= Hierarchical fair-service curve =

The hierarchical fair-service curve (HFSC) is a network scheduling algorithm for a network scheduler proposed by Ion Stoica, Hui Zhang, and T. S. Eugene from Carnegie Mellon University at SIGCOMM 1997

In this paper, we propose a scheduling algorithm that to the best of our knowledge is the first that can support simultaneously (a) hierarchical link-sharing service, (b) guaranteed real-time service with provable tight delay bounds, and (c) decoupled delay and bandwidth allocation (which subsumes priority scheduling).

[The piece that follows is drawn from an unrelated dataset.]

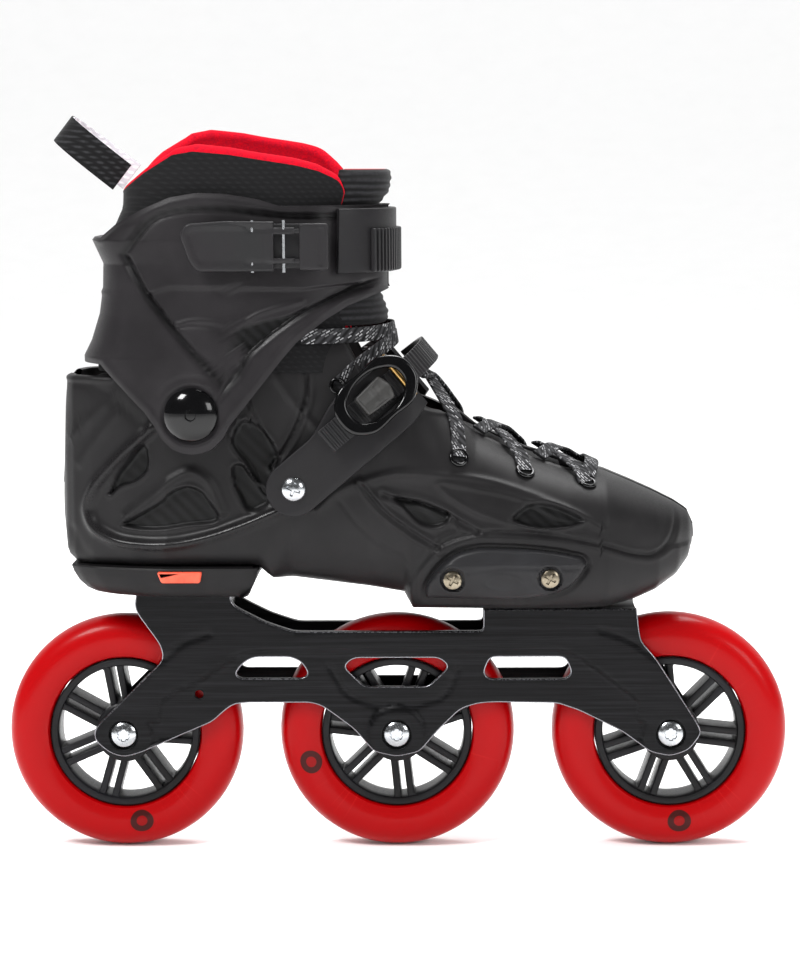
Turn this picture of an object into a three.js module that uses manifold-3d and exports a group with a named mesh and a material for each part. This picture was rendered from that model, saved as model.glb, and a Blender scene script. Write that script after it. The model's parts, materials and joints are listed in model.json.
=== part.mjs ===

This is achieved by defining and incorporating fairness property, which is essential for link-sharing, into Service-Curve based schedulers, which can decouple the allocation of bandwidth and delay. We call the hierarchical version of the resulted algorithm a Hierarchical Fair Service Curve (H-FSC) Algorithm. We analyze the performance of H-FSC and present simulation results to demonstrate the advantages of H-FSC over previously proposed algorithms such as H-PFQ and CBQ. Preliminary experimental results based on a prototype implementation in NetBSD are also presented.

It is based on a QoS and CBQ.
An implementation of HFSC is available in all operating systems based on the Linux kernel, such as e.g. OpenWrt, and also in DD-WRT, NetBSD 5.0, FreeBSD 8.0 and OpenBSD 4.6.